Investing in commercial property is sometimes seen as an alternative to investing in equities and bonds. As well as aiming for capital growth on the value of a property, rental income is also a source of return.

There are risks and at times, the value of your investments in these funds could fall quite sharply.

Equities are shares issued by companies that trade on the stock market. When you buy a share, you essentially buy a piece of the business and become part owner.

As a shareholder, you have the potential to make money in two ways, either through profits that the company allocates to its owners (referred to as dividends) or through capital appreciation if the share price rises.

Neither is guaranteed however, and there is always the risk that the share price will fall below the level at which you invested.

Direct investment in a single company can be risky, as you are reliant on just one company to perform well, so buying equities through an investment fund spreads the risk.

What is the difference between active and passive funds?

Active funds

Active funds are 'actively' managed by a fund manager, who buys and sells investments on behalf of the fund in order to maximise gains and minimise losses according to the fund's aim.

As the fund is actively managed, the fund managers can strategically react to market situations, taking advantage of insights and opportunities as they happen.

For example, when a particular sector looks like it might be on the up, or one region starts to suffer, the fund manager can move your money either to take advantage of this growth or to protect you from potential losses.

An actively managed fund offers the potential for higher returns than a passive fund, which simply invests in a particular stock market.

We offer a range of actively managed funds through our Zurich Managed Funds and our Zurich Target Date Funds.


Passive funds

Rather than trying to anticipate and identify growth opportunities, passive investment funds simply track a particular stock market, such as the NASDAQ or S&P 500.

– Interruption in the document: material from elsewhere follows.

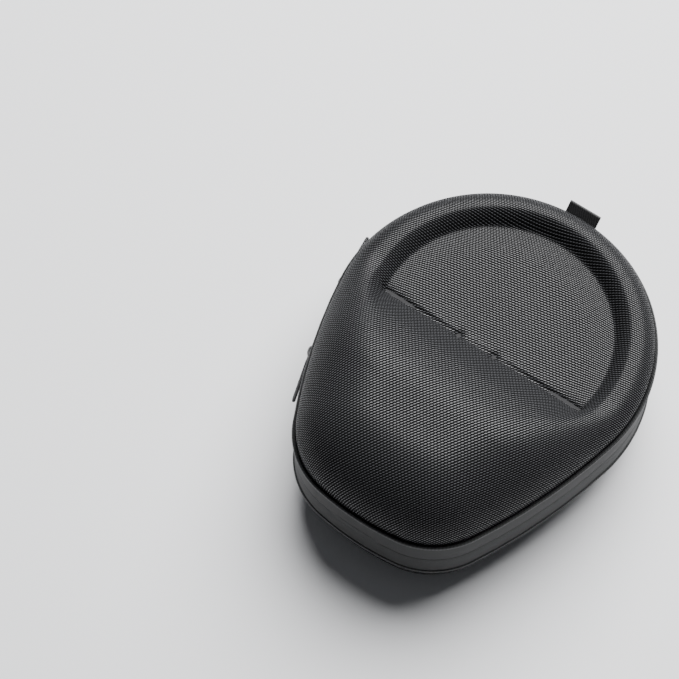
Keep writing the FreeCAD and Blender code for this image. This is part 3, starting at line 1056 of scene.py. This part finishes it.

Instead of investing in some of the assets in the market, a passive fund will invest in all the assets of a market, to give you a return that reflects how the market is performing in general.

So when the stock market index rises, the value of your fund rises with it. And when the index falls, your investment falls too.

We offer passive funds through our Zurich Risk Profile Fund range.





Understand active and passive funds


What are the benefits of investment funds?


More choice — as part of a group of investors, you can access a wider range of investment opportunities.


You don't have to worry about managing your investment, as the fund manager does this for you.


Can be cheaper than buying investments individually.


You can invest in funds that match the amount of risk you are willing to take.